THE REQUEST: Where a line contains the word "parts", copy that line.

(Records with modeling code)
^^^^^^^^

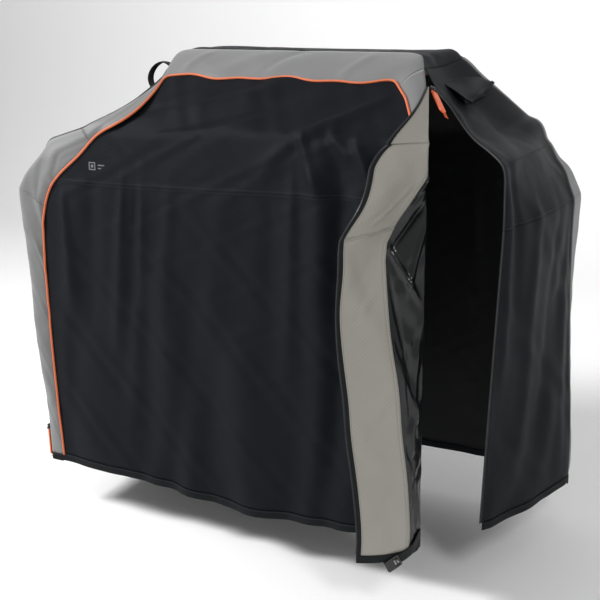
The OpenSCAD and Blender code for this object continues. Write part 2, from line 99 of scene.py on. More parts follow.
def bow(x):
    """Nought at 0 and at 1, and one half way."""
    return np.sin(math.pi * x)


def rows(points, counts, sigma=0.0):
    """A line through the points, counts[i] steps on each leg, its corners rounded over sigma samples."""
    p = np.array(points, float)
    out = [p[i] + (p[i + 1] - p[i]) * k / n for i, n in enumerate(counts) for k in range(n)]
    return soften(np.array(out + [p[-1]]), sigma)


def soften(out, sigma):
    if sigma <= 0:
        return out
    r = int(3 * sigma) + 1
    w = np.exp(-0.5 * (np.arange(-r, r + 1) / sigma) ** 2)
    w /= w.sum()
    before = 2 * out[0] - out[1:r + 1][::-1]
    after = 2 * out[-1] - out[-r - 1:-1][::-1]
    big = np.concatenate([before, out, after])
    return np.stack([np.convolve(big[:, k], w, "valid") for k in range(out.shape[1])], 1)


def run(line):
    """The distance along a line, at each of its points."""
    return np.concatenate([[0], np.cumsum(np.linalg.norm(np.diff(line, axis=0), axis=1))])


def sample(t, d, line):
    """The line's points at the distances t, where d is the distance at each of its own points."""
    return np.stack([np.interp(t, d, line[:, k]) for k in range(line.shape[1])], 1)


def spread(line, n):
    """The same line with n evenly spaced points."""
    line = np.array(line, float)
    d = run(line)
    t = np.linspace(0, d[-1], n)
    return sample(t, d, line)


def profile(points, sigma):
    leg = rows(points, [max(2, int(math.dist(points[i], points[i + 1]) / 0.002))
                        for i in range(len(points) - 1)], sigma)
    return leg[:, 1], leg[:, 0]


FRONT_H, FRONT_Y = profile([(FRONT, -0.1), (FRONT, CREASE), (BEND_Y, BEND_H), (TOP_FRONT, TOP)], 7)
REAR_H, REAR_Y = profile([(REAR, -0.1), (REAR, REAR_BEND), (TOP_REAR, TOP)], 8)


def y_front(h):
    return np.interp(h, FRONT_H, FRONT_Y)


def y_rear(h):
    return np.interp(h, REAR_H, REAR_Y)


def wave(*terms):
    """A soft wave of two values, made of sines: (amplitude, first frequency, second frequency, phase)."""
    def f(a, b):
        return sum(k * np.sin(p * a + q * b + r + 1.7 * np.sin(0.6 * q * b + 0.37 * p * a + 2 * r))
                   for k, p, q, r in terms)
    return f


def ridge(a, b, start, end, width, height, grow=1.0):
    """A soft fold along a line from start to end, with its height fading at both ends."""
    s, e = np.array(start, float), np.array(end, float)
    d = e - s
    t = ((a - s[0]) * d[0] + (b - s[1]) * d[1]) / (d @ d)
    off = ((a - s[0]) * d[1] - (b - s[1]) * d[0]) / math.sqrt(d @ d)
    w = width * (1 + (grow - 1) * np.clip(t, 0, 1))
    return height * np.exp(-(off / w) ** 2) * smooth(-0.12, 0.2, t) * (1 - smooth(0.75, 1.15, t))


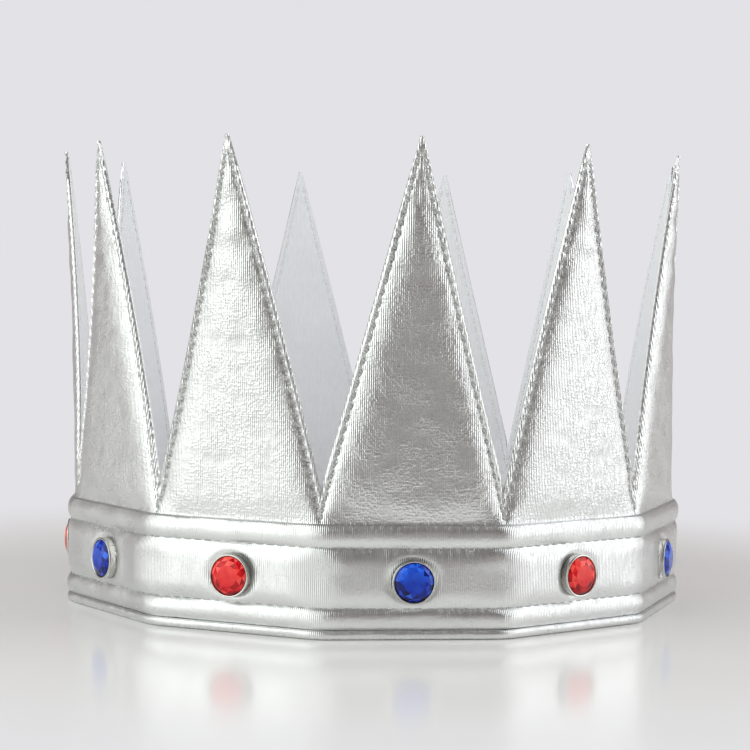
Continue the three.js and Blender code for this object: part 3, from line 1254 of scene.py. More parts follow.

^^^^^^^^

ANSWER FOR THE TASK:
The OpenSCAD and Blender code for this object continues. Write part 2, from line 99 of scene.py on. More parts follow.
Continue the three.js and Blender code for this object: part 3, from line 1254 of scene.py. More parts follow.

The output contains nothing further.